Between 11 and 20 percent of the service members who participated in Operations Enduring Freedom and Iraqi Freedom suffer from post-traumatic stress disorder, according to the National Center for PTSD. These troubled service members cope with the disorder in a variety of ways. Some immerse themselves in the creative process or take their minds off painful memories by engaging in vigorous exercise. Others turn to four-legged companions for comfort.
In the months and years since service members started returning from conflicts in the Middle East, pet therapy organizations have sprung up across the country, helping combat veterans connect with service animals that offer support during the occasionally turbulent moments that can arise in life after service.
K9s For Warriors is one of these groups, Parade reported. Shari Duval founded the Ponte Vedra, Florida-based organization in March 2011 after learning that her son, a contract bomb dog handler for the Department of Defense, suffered from PTSD – the result of two tours in Iraq.
In the years since, K9s For Warriors has provided approximately 263 service dogs to veterans in need, including former Air Force officer LaWanna Viers. She, like many of her fellow service members, returned home from Iraq with PTSD. After months of anxiety and insomnia, Viers reached out to K9s For Warriors and was presented with a female bulldog-boxer mix named Corey. The effect was immediate.
"The day that I got [Corey], I felt this sense of calm come over me," Viers recalled in an interview with Parade. "When I saw her eyes, I knew everything was going to be OK."
Now, the 25-year Air Force veteran can enjoy carefree moments with her husband and children and navigate large crowds and tense situations, knowing Corey is prepared to act should she show signs of anxiety.
"She can tell when I am anxious or having a panic attack. She'll pull me to a quiet place and then block me from people," Viers explained.
Of course, canines like Corey aren't naturally equipped to shepherd their owners away from despair. These animals undergo extensive training and learn to pinpoint the emotional and physical cues that signal anxiety in humans. The trainers at K9s For Warriors work with veterans and their service animals for months to help cultivate deep bonds between them.
The organization hosts five participants at time, leading them and their assigned dogs through 120 hours of tailored training. Approximately 90 percent of the veterans who graduate the program return regularly to recertify their animals and brush up on new handling techniques.

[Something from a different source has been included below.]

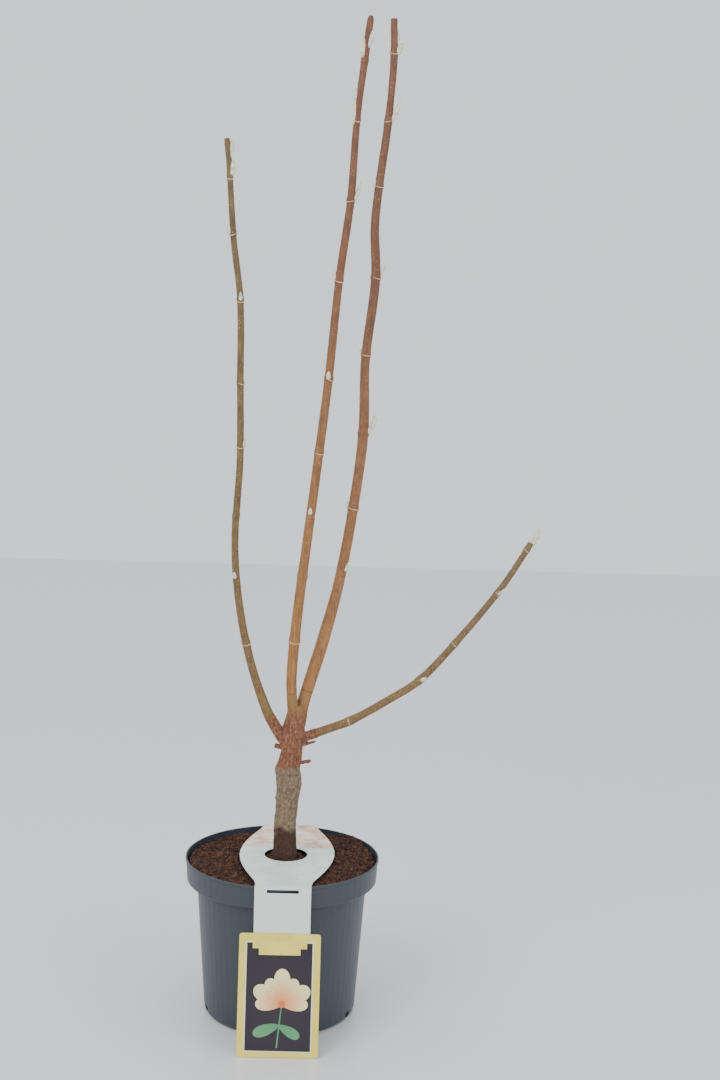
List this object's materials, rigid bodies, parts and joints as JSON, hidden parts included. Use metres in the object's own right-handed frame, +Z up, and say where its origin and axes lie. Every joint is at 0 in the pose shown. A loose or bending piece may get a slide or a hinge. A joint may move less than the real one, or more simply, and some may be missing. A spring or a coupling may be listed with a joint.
{
  "type": "potted magnolia shrub",
  "caption": "Bare-stemmed magnolia shrub with a short grafted trunk, long budded stems, nursery pot, peat and plain paper labels.",
  "frame": {"origin": "centre of the pot's flat underside, on the ground", "axes": "+Z up along the plant; +X to the right and +Y away, as seen from the front where the labels hang"},
  "size_m": [0.4669, 0.2873, 1.3052],
  "materials": {
    "pot_plastic": "anthracite moulded plastic with a faint sheen",
    "peat": "dark red-brown crumbly peat",
    "trunk_bark": "rough flaky red-brown bark over grey-brown rootstock",
    "bough_bark": "smooth golden-brown bark with pale lenticels",
    "twig_bark": "smooth red-brown to olive twig bark with silvery buds",
    "label_paper": "satin printed card, pale mint",
    "card_paper": "satin printed card, yellow border"
  },
  "bodies": {
    "root": {"pot": "pot_plastic", "soil": "peat", "trunk": "trunk_bark", "bough_left": "bough_bark", "bough_inner_left": "bough_bark", "bough_inner_right": "bough_bark", "bough_low_right": "bough_bark", "twig_left": "twig_bark", "twig_inner_left": "twig_bark", "twig_inner_right": "twig_bark", "twig_low_right": "twig_bark", "collar_label": "label_paper", "picture_card": "card_paper"}
  },
  "joints": []
}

At K9s For Warriors, most of the assigned canines are rescues. In fact, the group has saved more than 300 dogs since its launch in 2011.
Despite the obvious benefits of service dogs, most therapists believe they do little to treat individuals with PTSD, The New York Times reported. Most advise sufferers to continue therapy even after obtaining these animals.
Still, the Veterans Administration recommends them, especially for former service members who may need physical assistance. And, as long as veterans like Viers continue to see results, it will likely continue to do so.